**Supplied material**.
════

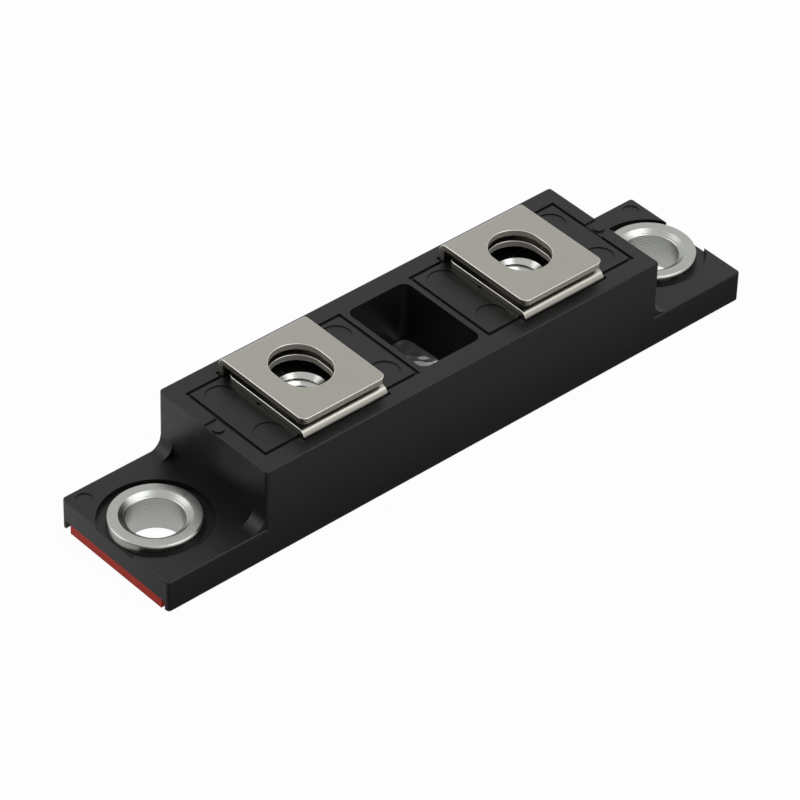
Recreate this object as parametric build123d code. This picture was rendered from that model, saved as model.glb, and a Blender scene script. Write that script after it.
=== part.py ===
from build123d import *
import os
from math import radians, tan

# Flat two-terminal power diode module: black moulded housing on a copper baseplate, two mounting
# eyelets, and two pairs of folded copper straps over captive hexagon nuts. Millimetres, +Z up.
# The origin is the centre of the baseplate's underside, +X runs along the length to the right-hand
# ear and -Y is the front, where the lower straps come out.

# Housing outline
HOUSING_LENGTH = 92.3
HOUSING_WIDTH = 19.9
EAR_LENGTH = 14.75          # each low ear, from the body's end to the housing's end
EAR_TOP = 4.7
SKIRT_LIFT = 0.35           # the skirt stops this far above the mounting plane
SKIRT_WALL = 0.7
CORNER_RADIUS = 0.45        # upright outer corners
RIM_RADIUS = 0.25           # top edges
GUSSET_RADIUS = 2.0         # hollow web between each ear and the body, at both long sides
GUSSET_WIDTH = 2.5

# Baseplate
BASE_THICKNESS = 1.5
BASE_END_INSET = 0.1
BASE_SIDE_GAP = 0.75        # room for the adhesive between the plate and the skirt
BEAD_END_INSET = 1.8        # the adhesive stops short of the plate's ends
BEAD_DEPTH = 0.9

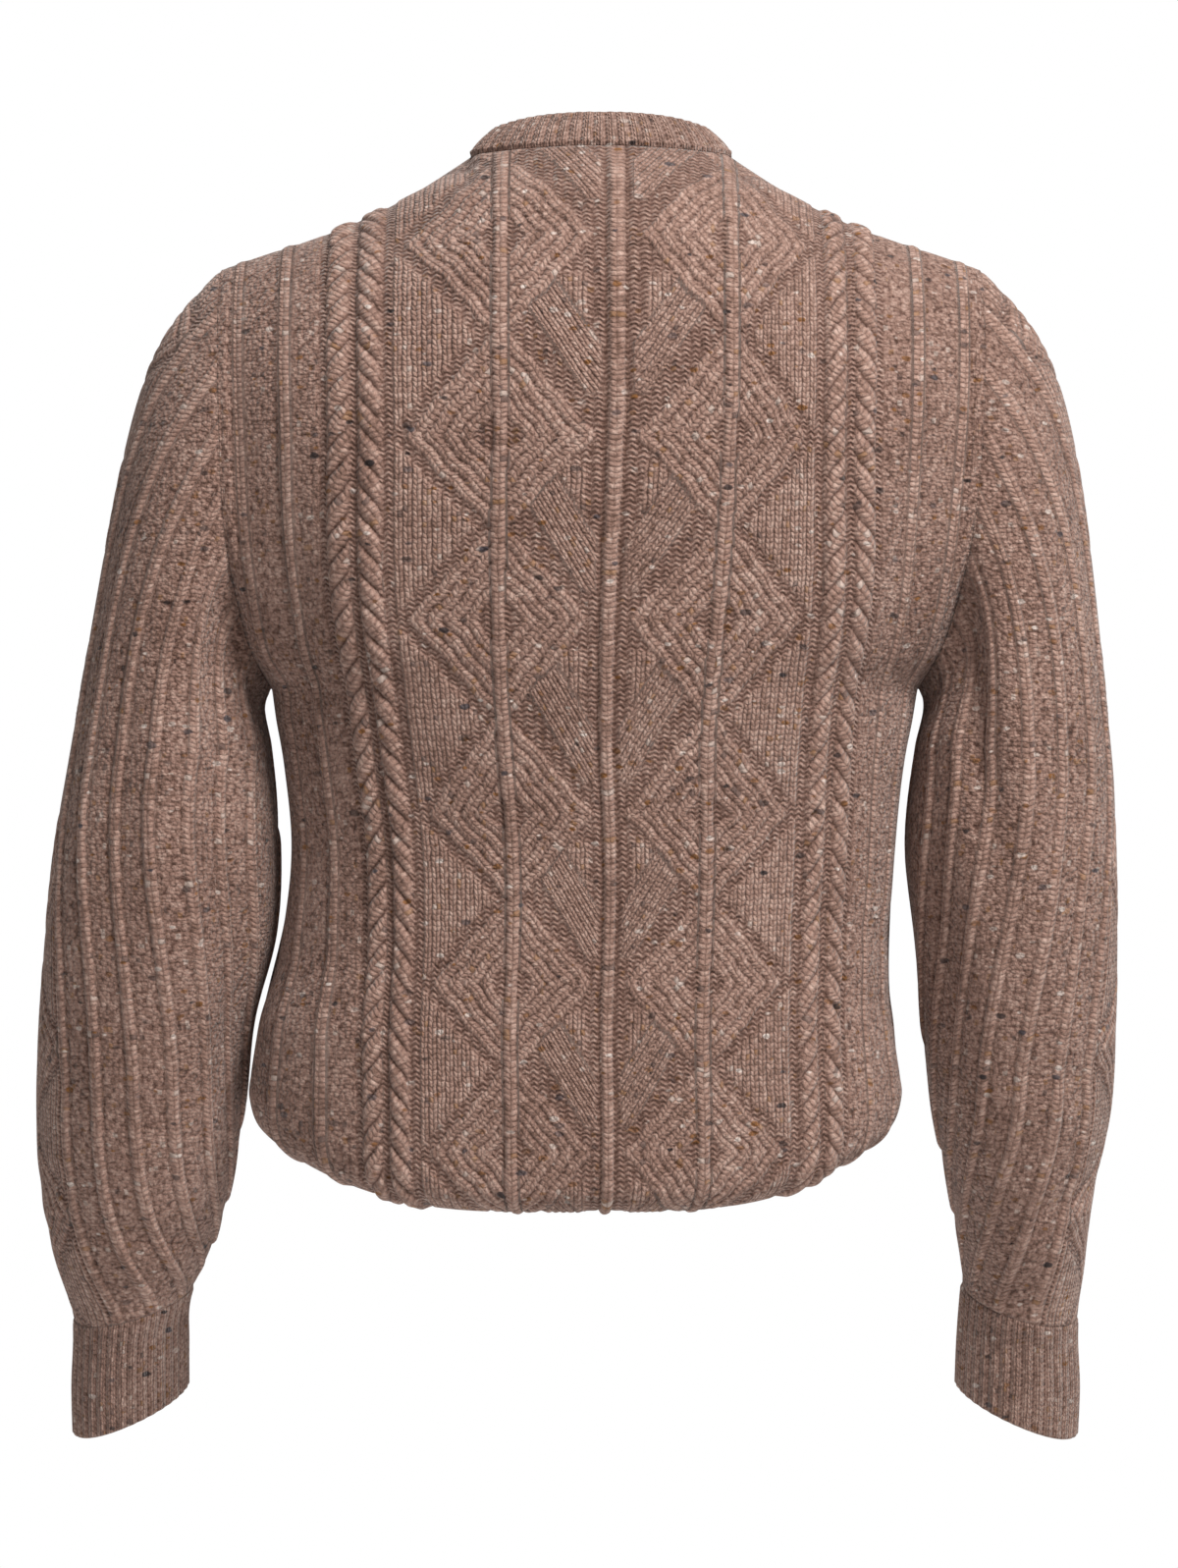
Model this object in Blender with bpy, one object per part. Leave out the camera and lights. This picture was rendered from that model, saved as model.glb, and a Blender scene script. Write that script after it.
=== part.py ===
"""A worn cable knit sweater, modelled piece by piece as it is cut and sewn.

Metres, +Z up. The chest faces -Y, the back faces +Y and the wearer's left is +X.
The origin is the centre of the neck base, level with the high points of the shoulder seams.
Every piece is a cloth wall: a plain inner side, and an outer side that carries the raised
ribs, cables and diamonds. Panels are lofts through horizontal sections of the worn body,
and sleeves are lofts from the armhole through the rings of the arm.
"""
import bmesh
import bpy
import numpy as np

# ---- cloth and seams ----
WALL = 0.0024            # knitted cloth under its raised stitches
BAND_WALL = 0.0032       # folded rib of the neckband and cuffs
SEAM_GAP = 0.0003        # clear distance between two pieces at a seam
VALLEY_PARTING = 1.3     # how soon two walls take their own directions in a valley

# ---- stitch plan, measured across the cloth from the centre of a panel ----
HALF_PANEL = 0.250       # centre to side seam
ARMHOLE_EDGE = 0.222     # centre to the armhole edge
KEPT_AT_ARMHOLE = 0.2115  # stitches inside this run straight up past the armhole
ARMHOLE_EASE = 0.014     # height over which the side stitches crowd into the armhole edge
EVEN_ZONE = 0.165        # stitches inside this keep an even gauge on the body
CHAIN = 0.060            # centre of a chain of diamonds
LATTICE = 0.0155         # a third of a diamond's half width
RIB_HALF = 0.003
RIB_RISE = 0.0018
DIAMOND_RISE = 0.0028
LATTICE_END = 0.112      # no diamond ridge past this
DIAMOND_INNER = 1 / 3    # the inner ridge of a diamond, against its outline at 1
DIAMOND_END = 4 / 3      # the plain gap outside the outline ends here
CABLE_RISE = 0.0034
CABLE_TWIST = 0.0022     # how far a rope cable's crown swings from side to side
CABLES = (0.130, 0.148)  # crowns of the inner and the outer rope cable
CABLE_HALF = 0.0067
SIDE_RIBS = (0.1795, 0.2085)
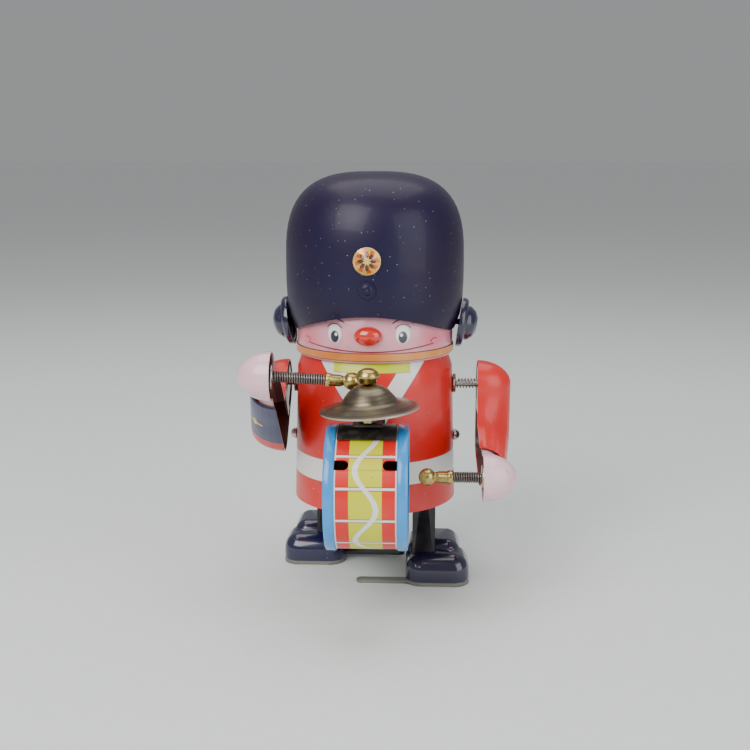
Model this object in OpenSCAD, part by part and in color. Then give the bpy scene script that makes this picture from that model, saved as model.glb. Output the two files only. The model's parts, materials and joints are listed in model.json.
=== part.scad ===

════

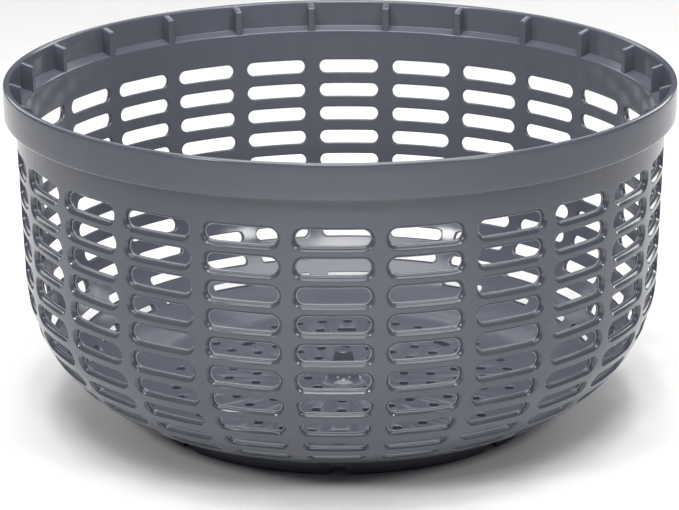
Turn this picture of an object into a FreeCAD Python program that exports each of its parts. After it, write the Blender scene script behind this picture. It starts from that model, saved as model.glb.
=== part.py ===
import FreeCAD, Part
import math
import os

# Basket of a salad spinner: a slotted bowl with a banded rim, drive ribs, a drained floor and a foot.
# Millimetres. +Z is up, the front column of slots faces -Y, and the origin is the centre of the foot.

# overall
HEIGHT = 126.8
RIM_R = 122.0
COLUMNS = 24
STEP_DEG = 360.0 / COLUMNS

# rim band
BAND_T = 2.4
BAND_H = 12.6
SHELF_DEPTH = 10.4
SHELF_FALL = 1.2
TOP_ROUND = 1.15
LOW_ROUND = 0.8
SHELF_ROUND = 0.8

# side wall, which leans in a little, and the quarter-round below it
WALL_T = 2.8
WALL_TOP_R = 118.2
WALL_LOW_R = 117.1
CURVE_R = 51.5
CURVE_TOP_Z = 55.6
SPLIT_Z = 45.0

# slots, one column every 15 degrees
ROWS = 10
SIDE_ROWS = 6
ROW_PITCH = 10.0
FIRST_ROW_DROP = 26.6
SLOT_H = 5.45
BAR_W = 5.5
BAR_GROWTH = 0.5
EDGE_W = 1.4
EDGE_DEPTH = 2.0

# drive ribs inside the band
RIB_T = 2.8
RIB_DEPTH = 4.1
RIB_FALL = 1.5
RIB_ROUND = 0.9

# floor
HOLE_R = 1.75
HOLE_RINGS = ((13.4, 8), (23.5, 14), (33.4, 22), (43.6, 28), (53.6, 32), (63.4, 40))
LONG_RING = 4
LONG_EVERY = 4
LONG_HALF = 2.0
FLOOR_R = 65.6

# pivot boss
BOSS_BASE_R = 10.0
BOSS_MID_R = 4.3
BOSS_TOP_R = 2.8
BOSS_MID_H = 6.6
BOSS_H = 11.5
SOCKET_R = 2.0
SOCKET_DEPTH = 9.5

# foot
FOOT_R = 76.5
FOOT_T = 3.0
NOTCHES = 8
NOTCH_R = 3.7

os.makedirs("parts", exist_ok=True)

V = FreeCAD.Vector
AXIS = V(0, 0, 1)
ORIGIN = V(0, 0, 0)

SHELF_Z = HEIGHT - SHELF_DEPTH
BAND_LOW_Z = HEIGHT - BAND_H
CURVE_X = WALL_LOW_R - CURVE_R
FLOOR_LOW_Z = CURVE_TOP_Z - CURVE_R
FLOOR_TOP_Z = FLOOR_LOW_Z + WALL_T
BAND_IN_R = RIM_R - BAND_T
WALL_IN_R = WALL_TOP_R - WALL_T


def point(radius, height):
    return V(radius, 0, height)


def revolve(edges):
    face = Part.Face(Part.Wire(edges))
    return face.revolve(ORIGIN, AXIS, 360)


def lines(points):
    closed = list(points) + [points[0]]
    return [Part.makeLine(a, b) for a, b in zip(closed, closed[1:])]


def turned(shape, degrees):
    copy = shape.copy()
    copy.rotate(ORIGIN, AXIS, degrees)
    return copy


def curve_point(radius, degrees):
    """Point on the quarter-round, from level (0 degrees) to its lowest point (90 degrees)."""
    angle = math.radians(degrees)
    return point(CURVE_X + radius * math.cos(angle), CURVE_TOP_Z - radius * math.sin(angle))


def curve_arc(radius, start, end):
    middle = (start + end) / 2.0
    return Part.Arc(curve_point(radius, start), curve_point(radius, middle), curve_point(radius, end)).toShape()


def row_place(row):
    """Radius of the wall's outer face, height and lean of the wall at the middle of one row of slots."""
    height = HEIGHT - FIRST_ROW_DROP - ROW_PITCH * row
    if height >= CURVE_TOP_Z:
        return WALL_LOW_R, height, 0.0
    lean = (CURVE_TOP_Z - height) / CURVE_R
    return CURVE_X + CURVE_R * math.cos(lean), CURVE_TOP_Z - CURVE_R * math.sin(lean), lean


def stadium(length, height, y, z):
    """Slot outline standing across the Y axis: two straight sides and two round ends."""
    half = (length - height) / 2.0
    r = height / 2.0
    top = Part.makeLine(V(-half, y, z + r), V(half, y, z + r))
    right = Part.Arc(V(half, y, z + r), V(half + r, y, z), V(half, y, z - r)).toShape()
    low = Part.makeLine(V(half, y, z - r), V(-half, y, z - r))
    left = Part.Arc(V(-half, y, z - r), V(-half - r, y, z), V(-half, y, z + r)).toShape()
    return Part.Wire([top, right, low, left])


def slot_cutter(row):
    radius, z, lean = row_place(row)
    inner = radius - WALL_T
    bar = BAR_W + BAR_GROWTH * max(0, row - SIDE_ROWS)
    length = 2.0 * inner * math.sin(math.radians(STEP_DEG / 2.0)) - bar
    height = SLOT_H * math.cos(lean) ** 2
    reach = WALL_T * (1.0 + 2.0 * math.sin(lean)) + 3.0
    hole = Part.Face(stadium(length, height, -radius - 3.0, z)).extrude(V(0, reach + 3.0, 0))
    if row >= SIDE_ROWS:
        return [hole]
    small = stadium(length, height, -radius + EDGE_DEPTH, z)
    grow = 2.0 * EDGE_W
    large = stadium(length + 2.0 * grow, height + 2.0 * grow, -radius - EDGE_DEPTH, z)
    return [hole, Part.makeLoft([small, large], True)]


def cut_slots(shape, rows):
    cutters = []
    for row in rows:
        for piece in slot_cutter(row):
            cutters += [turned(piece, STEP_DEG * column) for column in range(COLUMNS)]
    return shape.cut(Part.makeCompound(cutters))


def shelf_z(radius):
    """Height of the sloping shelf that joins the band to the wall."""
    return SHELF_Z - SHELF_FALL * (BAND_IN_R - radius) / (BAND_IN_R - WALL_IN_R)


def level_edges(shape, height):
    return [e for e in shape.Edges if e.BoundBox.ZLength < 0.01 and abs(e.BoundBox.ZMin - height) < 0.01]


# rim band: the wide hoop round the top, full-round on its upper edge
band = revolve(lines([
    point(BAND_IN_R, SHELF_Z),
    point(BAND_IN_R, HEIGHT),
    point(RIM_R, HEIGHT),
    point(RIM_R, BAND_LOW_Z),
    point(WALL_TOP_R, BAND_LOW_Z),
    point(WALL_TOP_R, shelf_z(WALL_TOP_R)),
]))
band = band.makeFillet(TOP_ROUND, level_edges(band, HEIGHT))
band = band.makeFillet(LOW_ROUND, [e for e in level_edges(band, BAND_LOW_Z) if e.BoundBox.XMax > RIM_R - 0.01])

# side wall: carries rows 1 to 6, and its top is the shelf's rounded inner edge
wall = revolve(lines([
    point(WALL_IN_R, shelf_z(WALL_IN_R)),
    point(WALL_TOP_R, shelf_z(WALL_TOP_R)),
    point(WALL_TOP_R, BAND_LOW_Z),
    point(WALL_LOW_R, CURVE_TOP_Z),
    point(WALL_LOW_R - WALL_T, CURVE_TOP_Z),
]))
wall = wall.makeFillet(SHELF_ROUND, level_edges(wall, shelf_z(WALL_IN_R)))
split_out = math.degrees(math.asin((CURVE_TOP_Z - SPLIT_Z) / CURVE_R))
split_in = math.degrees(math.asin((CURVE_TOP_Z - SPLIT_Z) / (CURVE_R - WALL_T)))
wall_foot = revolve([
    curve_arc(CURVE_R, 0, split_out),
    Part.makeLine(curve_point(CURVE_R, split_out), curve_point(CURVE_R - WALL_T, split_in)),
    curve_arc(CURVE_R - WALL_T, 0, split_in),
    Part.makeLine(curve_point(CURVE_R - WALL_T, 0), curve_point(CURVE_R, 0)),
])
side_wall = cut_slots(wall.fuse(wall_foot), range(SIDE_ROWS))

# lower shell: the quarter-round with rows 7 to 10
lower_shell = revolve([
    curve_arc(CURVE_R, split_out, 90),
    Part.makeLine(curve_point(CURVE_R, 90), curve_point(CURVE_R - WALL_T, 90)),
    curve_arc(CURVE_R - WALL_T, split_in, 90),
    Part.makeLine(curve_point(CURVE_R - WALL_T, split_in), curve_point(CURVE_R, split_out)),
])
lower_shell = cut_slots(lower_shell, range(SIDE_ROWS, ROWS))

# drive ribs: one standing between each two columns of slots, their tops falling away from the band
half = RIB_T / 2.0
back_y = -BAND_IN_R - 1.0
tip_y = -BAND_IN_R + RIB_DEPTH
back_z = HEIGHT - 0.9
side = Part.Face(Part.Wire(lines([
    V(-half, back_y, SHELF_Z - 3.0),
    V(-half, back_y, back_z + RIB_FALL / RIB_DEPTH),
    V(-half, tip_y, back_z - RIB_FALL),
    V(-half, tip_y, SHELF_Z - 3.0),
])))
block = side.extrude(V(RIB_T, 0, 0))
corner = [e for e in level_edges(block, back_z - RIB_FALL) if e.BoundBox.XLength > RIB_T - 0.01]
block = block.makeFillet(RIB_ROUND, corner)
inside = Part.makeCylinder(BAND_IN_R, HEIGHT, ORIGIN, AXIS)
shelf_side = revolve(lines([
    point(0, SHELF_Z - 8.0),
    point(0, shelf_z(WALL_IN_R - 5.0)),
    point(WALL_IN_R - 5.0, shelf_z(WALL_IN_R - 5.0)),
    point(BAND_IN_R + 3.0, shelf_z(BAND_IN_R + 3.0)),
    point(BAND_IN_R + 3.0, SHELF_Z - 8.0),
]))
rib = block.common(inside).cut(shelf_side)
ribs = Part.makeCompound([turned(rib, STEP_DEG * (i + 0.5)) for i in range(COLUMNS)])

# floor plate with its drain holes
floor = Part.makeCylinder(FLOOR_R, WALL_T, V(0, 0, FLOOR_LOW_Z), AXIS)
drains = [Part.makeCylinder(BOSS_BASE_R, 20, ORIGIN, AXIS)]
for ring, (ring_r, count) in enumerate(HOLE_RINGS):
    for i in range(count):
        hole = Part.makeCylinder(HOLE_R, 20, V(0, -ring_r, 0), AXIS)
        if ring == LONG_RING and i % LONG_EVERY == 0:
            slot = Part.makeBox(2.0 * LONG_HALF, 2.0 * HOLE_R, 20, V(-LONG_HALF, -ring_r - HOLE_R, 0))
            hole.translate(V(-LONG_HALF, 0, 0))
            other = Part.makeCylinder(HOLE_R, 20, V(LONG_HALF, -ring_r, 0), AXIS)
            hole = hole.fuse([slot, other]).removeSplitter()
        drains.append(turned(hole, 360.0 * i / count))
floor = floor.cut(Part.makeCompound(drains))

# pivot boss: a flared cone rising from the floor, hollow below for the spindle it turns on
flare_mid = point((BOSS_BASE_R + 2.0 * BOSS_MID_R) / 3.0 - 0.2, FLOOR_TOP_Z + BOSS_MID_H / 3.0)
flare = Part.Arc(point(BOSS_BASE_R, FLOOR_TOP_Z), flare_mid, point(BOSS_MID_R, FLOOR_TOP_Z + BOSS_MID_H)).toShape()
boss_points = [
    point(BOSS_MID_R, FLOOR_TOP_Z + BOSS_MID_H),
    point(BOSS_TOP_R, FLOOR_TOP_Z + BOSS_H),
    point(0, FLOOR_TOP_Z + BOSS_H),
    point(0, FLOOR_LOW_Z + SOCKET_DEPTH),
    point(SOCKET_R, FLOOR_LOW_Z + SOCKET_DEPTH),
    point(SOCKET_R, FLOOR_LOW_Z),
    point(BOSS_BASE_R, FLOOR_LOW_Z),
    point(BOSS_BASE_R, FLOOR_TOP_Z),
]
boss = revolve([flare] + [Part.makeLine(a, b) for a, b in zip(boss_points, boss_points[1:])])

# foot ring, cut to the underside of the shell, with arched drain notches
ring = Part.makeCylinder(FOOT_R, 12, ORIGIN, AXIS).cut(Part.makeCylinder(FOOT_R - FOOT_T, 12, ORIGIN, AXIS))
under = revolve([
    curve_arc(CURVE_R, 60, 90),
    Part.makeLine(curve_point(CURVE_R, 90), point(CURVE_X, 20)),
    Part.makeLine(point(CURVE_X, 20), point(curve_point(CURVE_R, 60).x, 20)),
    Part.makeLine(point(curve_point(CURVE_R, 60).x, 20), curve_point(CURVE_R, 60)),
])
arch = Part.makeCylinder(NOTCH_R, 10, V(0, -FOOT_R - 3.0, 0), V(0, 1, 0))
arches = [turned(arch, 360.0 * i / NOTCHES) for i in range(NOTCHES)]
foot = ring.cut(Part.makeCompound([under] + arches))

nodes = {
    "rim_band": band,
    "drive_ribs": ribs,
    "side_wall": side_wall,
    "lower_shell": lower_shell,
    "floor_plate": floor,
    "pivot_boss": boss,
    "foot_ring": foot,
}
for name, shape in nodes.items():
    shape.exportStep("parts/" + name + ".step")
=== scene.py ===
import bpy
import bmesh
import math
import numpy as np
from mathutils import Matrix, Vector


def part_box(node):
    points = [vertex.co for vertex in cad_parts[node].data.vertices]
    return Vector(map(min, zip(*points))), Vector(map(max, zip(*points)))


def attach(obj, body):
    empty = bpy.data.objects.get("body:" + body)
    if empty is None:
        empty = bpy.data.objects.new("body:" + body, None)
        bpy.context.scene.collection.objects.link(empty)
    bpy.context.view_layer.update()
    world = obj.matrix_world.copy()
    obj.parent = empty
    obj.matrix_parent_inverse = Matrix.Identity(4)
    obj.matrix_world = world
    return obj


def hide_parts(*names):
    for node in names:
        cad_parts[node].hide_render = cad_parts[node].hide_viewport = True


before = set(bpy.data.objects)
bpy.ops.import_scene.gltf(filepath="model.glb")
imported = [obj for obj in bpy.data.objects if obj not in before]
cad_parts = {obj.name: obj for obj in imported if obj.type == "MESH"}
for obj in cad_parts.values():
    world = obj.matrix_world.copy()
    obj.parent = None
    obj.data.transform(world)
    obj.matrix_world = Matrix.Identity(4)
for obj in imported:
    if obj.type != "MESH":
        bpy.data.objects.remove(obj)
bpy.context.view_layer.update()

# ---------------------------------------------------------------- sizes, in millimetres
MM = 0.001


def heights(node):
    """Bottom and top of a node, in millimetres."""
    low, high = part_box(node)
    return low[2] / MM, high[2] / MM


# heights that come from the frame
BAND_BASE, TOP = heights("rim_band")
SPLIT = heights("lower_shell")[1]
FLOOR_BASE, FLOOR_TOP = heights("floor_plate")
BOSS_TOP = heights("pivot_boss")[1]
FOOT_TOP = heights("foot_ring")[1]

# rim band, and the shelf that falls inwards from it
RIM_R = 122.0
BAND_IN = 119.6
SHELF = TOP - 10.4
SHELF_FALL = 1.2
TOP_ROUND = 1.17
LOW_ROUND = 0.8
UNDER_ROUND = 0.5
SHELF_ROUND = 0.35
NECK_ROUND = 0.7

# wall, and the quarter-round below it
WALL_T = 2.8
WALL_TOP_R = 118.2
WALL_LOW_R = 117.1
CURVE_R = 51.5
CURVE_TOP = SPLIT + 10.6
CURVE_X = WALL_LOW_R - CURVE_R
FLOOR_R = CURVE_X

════

Repeat word for word the lines from the line containing "Turn this picture" to the line containing "STEP_DEG = 360.0 / COLUMNS", both lines included; nothing else should appear.

Turn this picture of an object into a FreeCAD Python program that exports each of its parts. After it, write the Blender scene script behind this picture. It starts from that model, saved as model.glb.
=== part.py ===
import FreeCAD, Part
import math
import os

# Basket of a salad spinner: a slotted bowl with a banded rim, drive ribs, a drained floor and a foot.
# Millimetres. +Z is up, the front column of slots faces -Y, and the origin is the centre of the foot.

# overall
HEIGHT = 126.8
RIM_R = 122.0
COLUMNS = 24
STEP_DEG = 360.0 / COLUMNS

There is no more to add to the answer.